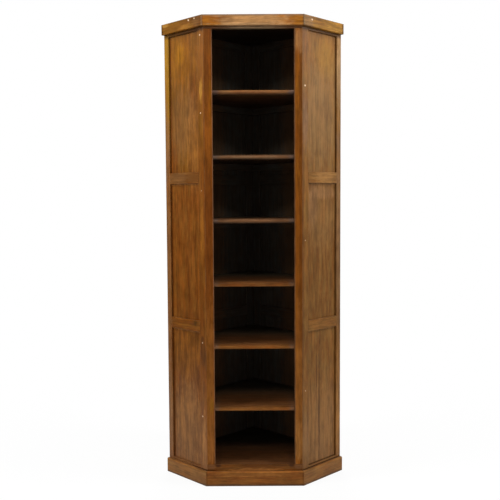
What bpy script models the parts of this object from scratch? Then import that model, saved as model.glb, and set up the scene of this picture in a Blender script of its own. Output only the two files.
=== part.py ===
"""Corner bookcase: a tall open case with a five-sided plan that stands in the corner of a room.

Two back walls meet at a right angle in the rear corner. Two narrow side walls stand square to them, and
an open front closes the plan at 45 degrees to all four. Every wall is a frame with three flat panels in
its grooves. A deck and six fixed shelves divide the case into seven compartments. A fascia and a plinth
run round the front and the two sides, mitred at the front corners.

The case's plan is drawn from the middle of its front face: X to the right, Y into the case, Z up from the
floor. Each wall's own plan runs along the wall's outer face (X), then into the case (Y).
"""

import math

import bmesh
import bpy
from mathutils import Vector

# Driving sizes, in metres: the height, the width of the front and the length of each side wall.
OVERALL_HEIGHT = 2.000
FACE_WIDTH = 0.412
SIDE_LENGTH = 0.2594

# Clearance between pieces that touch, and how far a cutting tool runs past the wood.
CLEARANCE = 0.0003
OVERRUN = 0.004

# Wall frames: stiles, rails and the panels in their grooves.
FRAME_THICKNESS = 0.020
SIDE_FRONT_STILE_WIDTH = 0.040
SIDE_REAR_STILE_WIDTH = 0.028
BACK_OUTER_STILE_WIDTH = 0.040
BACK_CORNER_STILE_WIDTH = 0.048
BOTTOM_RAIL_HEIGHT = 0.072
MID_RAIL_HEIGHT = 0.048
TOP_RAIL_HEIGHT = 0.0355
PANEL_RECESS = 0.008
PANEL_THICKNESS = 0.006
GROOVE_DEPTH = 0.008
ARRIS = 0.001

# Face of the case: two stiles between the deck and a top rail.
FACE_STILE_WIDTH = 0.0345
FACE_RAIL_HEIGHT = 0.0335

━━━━

● Work to be completed: Please write out the material word for word from its first line through the line holding "corner of a room.", including both, and no line past it.

● Result of this exercise:
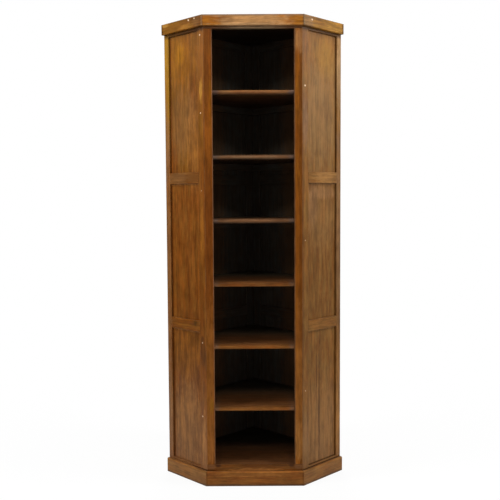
What bpy script models the parts of this object from scratch? Then import that model, saved as model.glb, and set up the scene of this picture in a Blender script of its own. Output only the two files.
=== part.py ===
"""Corner bookcase: a tall open case with a five-sided plan that stands in the corner of a room.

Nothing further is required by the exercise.